*DATA SHOWN:*
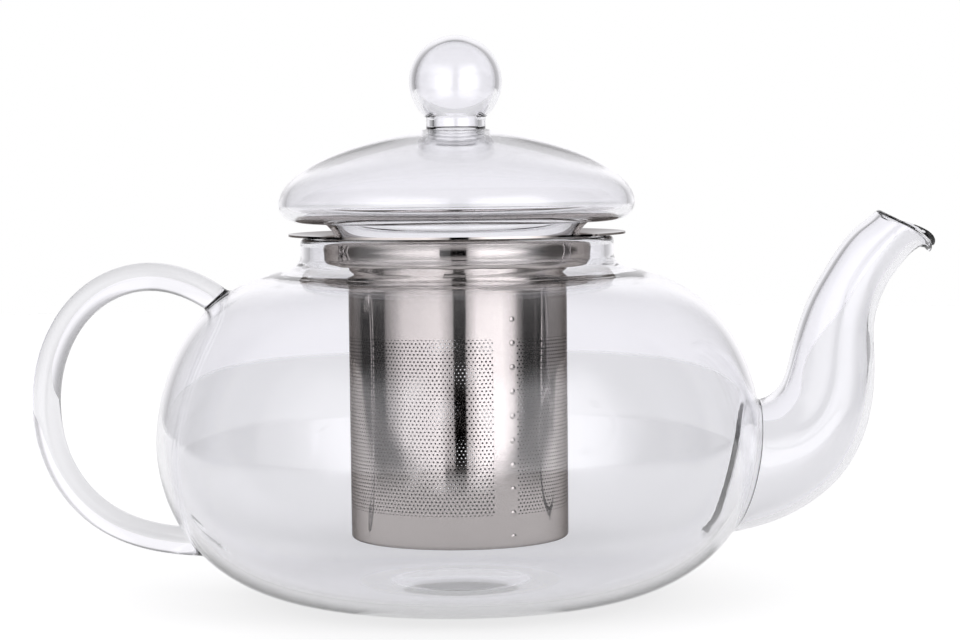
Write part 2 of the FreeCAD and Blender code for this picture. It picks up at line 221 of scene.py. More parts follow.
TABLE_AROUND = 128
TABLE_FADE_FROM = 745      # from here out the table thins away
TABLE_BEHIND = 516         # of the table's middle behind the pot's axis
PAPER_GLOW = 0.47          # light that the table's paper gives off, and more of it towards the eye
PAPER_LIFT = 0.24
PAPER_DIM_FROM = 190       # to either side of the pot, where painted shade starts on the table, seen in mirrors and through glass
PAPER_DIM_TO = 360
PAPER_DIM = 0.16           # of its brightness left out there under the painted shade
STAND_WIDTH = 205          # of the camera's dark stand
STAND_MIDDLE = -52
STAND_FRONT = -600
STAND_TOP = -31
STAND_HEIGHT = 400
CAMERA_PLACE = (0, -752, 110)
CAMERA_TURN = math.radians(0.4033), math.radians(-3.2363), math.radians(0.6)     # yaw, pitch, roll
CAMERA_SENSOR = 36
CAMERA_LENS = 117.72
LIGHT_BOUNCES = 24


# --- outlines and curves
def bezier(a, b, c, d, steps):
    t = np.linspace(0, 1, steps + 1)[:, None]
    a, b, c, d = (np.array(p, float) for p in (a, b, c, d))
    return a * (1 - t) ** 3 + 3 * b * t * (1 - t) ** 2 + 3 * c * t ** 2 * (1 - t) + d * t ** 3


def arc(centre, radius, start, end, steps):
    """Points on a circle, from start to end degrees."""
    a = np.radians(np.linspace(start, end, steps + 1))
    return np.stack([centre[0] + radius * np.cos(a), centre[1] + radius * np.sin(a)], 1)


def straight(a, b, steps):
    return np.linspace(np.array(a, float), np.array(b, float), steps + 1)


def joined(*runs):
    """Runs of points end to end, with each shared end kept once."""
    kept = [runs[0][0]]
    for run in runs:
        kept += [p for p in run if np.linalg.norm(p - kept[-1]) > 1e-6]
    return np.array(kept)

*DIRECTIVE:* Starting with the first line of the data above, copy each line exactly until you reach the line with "return np.linspace(np.array(a, float), np.array(b, float), steps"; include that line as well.

*RESULT OF THIS TASK:*
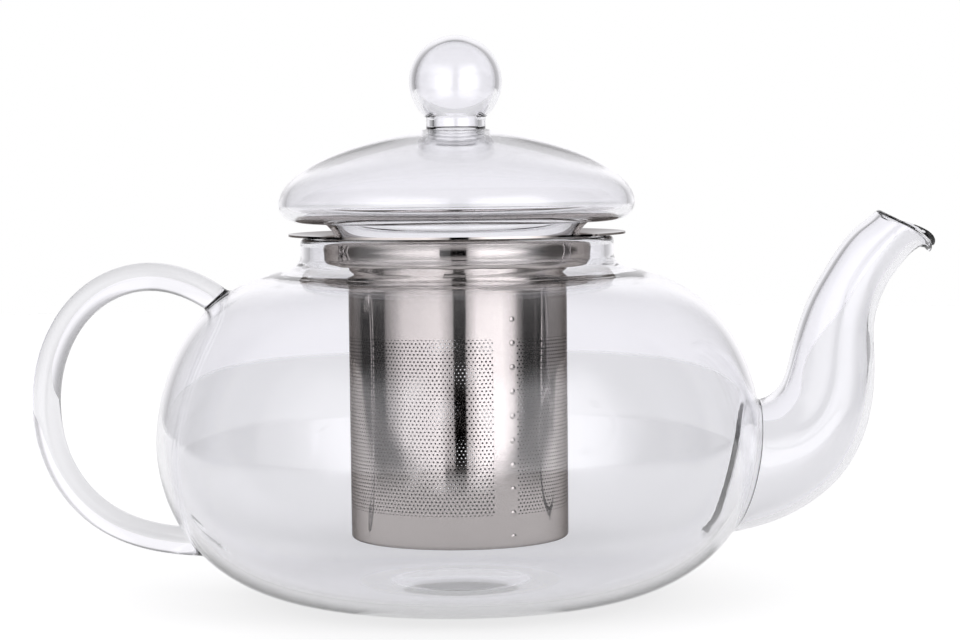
Write part 2 of the FreeCAD and Blender code for this picture. It picks up at line 221 of scene.py. More parts follow.
TABLE_AROUND = 128
TABLE_FADE_FROM = 745      # from here out the table thins away
TABLE_BEHIND = 516         # of the table's middle behind the pot's axis
PAPER_GLOW = 0.47          # light that the table's paper gives off, and more of it towards the eye
PAPER_LIFT = 0.24
PAPER_DIM_FROM = 190       # to either side of the pot, where painted shade starts on the table, seen in mirrors and through glass
PAPER_DIM_TO = 360
PAPER_DIM = 0.16           # of its brightness left out there under the painted shade
STAND_WIDTH = 205          # of the camera's dark stand
STAND_MIDDLE = -52
STAND_FRONT = -600
STAND_TOP = -31
STAND_HEIGHT = 400
CAMERA_PLACE = (0, -752, 110)
CAMERA_TURN = math.radians(0.4033), math.radians(-3.2363), math.radians(0.6)     # yaw, pitch, roll
CAMERA_SENSOR = 36
CAMERA_LENS = 117.72
LIGHT_BOUNCES = 24


# --- outlines and curves
def bezier(a, b, c, d, steps):
    t = np.linspace(0, 1, steps + 1)[:, None]
    a, b, c, d = (np.array(p, float) for p in (a, b, c, d))
    return a * (1 - t) ** 3 + 3 * b * t * (1 - t) ** 2 + 3 * c * t ** 2 * (1 - t) + d * t ** 3


def arc(centre, radius, start, end, steps):
    """Points on a circle, from start to end degrees."""
    a = np.radians(np.linspace(start, end, steps + 1))
    return np.stack([centre[0] + radius * np.cos(a), centre[1] + radius * np.sin(a)], 1)


def straight(a, b, steps):
    return np.linspace(np.array(a, float), np.array(b, float), steps + 1)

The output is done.